### COLLECTED DATA
****

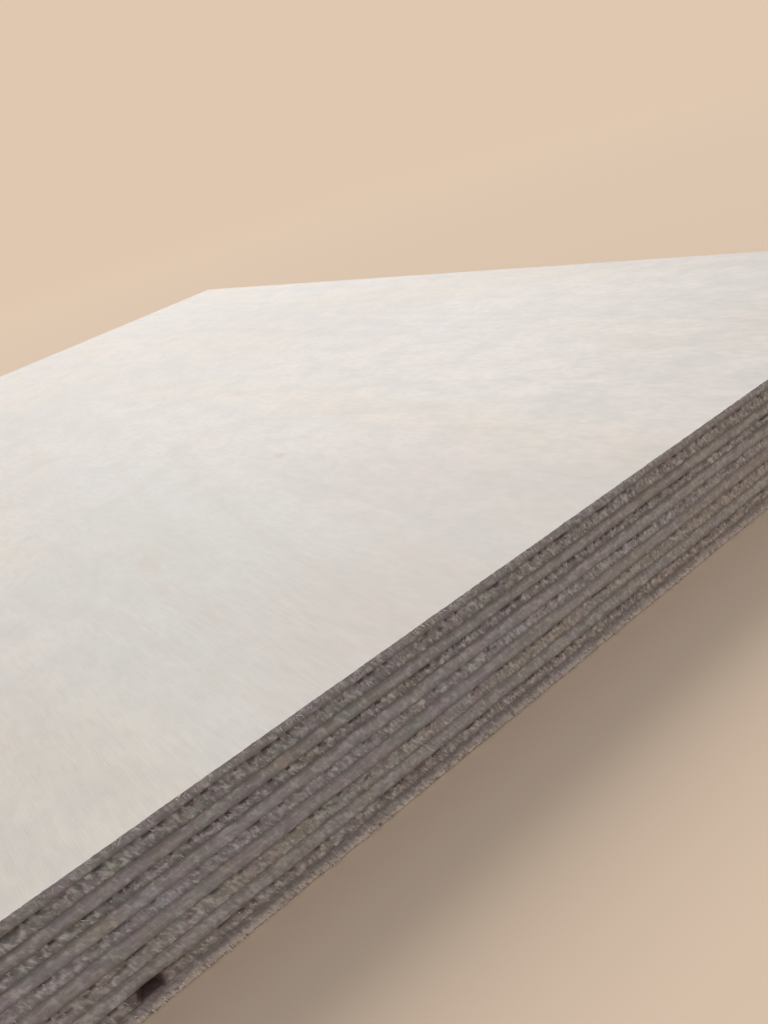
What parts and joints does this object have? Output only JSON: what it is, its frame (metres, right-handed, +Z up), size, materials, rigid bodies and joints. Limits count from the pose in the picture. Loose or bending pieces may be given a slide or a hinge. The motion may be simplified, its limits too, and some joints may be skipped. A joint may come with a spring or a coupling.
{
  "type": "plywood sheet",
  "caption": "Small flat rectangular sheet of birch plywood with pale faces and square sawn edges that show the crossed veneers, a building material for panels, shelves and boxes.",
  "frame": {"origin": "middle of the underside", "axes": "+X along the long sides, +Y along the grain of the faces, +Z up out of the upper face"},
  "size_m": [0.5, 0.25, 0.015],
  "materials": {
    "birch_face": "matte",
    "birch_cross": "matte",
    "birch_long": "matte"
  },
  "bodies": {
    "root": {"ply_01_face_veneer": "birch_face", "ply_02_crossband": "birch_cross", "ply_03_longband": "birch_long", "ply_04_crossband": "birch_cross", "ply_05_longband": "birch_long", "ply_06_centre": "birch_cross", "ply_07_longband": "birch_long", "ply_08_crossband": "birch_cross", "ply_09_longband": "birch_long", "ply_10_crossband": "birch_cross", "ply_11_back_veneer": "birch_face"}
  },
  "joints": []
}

****

### WRITTEN REQUEST
Restate the whole listing exactly, leaving out nothing.

### WRITTEN ANSWER
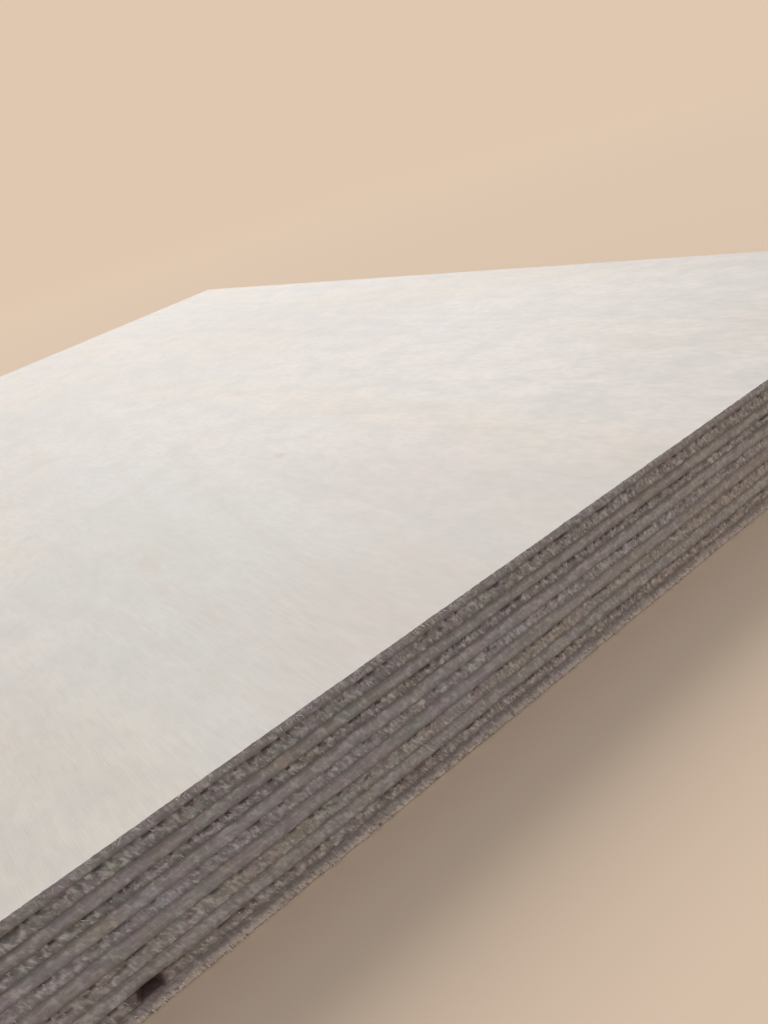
What parts and joints does this object have? Output only JSON: what it is, its frame (metres, right-handed, +Z up), size, materials, rigid bodies and joints. Limits count from the pose in the picture. Loose or bending pieces may be given a slide or a hinge. The motion may be simplified, its limits too, and some joints may be skipped. A joint may come with a spring or a coupling.
{
  "type": "plywood sheet",
  "caption": "Small flat rectangular sheet of birch plywood with pale faces and square sawn edges that show the crossed veneers, a building material for panels, shelves and boxes.",
  "frame": {"origin": "middle of the underside", "axes": "+X along the long sides, +Y along the grain of the faces, +Z up out of the upper face"},
  "size_m": [0.5, 0.25, 0.015],
  "materials": {
    "birch_face": "matte",
    "birch_cross": "matte",
    "birch_long": "matte"
  },
  "bodies": {
    "root": {"ply_01_face_veneer": "birch_face", "ply_02_crossband": "birch_cross", "ply_03_longband": "birch_long", "ply_04_crossband": "birch_cross", "ply_05_longband": "birch_long", "ply_06_centre": "birch_cross", "ply_07_longband": "birch_long", "ply_08_crossband": "birch_cross", "ply_09_longband": "birch_long", "ply_10_crossband": "birch_cross", "ply_11_back_veneer": "birch_face"}
  },
  "joints": []
}